We’ve all heard of the runner’s high as that addictive “second wind” that hits exercisers whose brains start to release brain-made opioids. But it seems there are other ways exercise can change the chemistry of your brain. A new study out this week has found that muscles may be producing chemicals that can play a direct role in how well the brain clears out old chemicals and, as a result, how likely you are to develop depression.
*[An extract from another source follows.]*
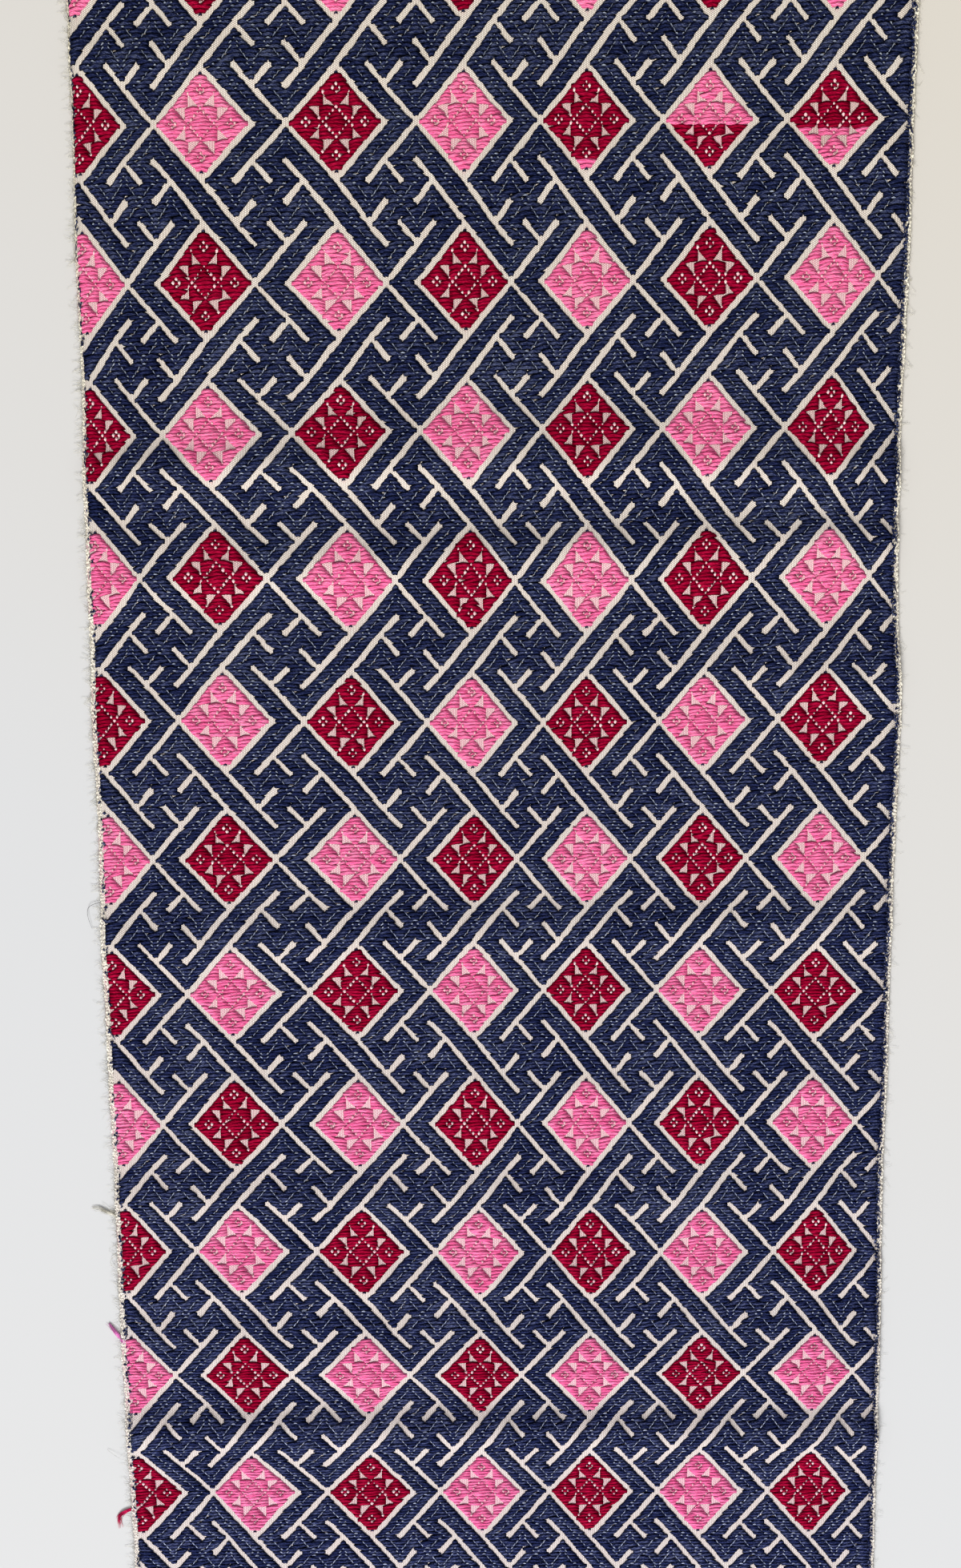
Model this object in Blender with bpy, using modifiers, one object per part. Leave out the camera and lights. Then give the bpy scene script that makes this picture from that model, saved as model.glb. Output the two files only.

The researchers initially set out to see if muscles were producing a chemical that was influencing the brain. Prior research had shown that muscles that have undergone exercise produce an enzyme called PGC-1α1 that is especially important in endurance exercise. Mice that are genetically engineered to have a lot of this enzyme show endurance abilities when tested with exercise without prior training. Curious as to how this enzyme might affect depression, the researchers took some of these enzyme-rich mice along with some of their normal counterparts and exposed them to prolonged stress. The regimen would wear on most people. Mice were exposed to multiple stressful events a day at unpredictable times for five weeks. The researchers then tested for depression by putting the mice in a pool of water they couldn’t escape from. Giving up faster has been found to indicate that a mouse is more likely to be depressed. They found that mice with high levels of the PGC-1α1 enzyme were less likely to stop swimming earlier. On further investigation, the researchers found that these mice were also high in an enzyme called KAT. This enzyme converts a byproduct of the amino acid tryptophan, which can normally enter the brain, into one that can’t enter the brain. This chemical is normally present in high levels during stress.
The researchers think that when this chemical enters the brain at times of stress, it may be inducing depression or making it easier for a person to become depressed. It may be that the muscles of people who exercise regularly are producing more KAT, which means they can convert this potentially harmful chemical into a form that never reaches the brain. As a result, they’re less prone to depression. While more studies are clearly needed, the findings could signify a completely new cause of depression, which could be targeted with drugs that may help those struggling with the disease. It also indicates that there are many good reasons to get up and get active when you’re starting to feel down.